Fiscal 2015 includes tax on profits of $17.9 million compared to $9.4 million for Fiscal 2014.We had
approximately $0.1 million of total gross unrecognized tax benefit as of December 31, 2015 and as of December 31, 2014,
which if recognized would favorably affect our income tax rate in future periods. The unrecognized tax benefit relates
primarily to prior year Pennsylvania state franchise taxes and other insignificant U.S. state taxes.
A reconciliation of the federal statutory income tax rate to our effective tax rate is set forth in “Note 10 – Income
Taxes” of Notes to Consolidated Financial Statements included in Part II, Item 8 of this Annual Report.

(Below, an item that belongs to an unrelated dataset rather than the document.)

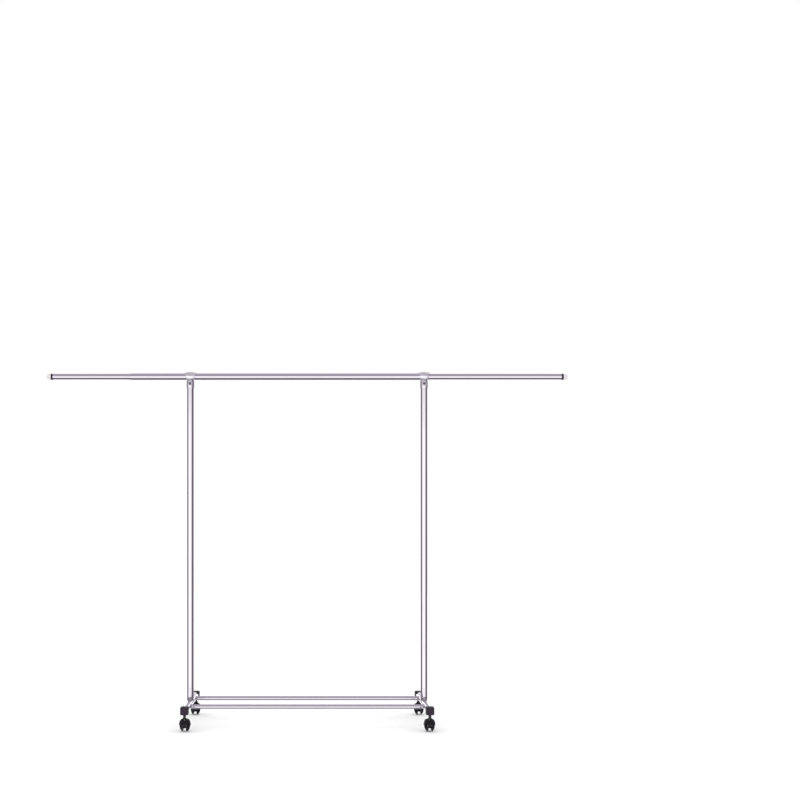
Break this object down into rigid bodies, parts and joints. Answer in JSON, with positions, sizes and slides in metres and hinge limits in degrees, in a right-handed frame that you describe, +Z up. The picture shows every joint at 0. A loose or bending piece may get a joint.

OTHER COMPREHENSIVE INCOME (LOSS)
To mitigate the impact of the change in fair value of our foreign exchange contracts on our financial results, in
October 2012 we begun applying hedge accounting for the majority of the contracts we need to meet our Canadian dollar
requirements on a prospective basis. The impact of the fair value adjustment on outstanding hedged contracts for Fiscal
2015 was a net loss in other comprehensive income of $0.5 million compared to $0.4 million for Fiscal 2014.
The following table presents other comprehensive income for the periods presented:
Year ended December 31,
2015 2014
Comprehensive income $ (487,011) $ (377,460)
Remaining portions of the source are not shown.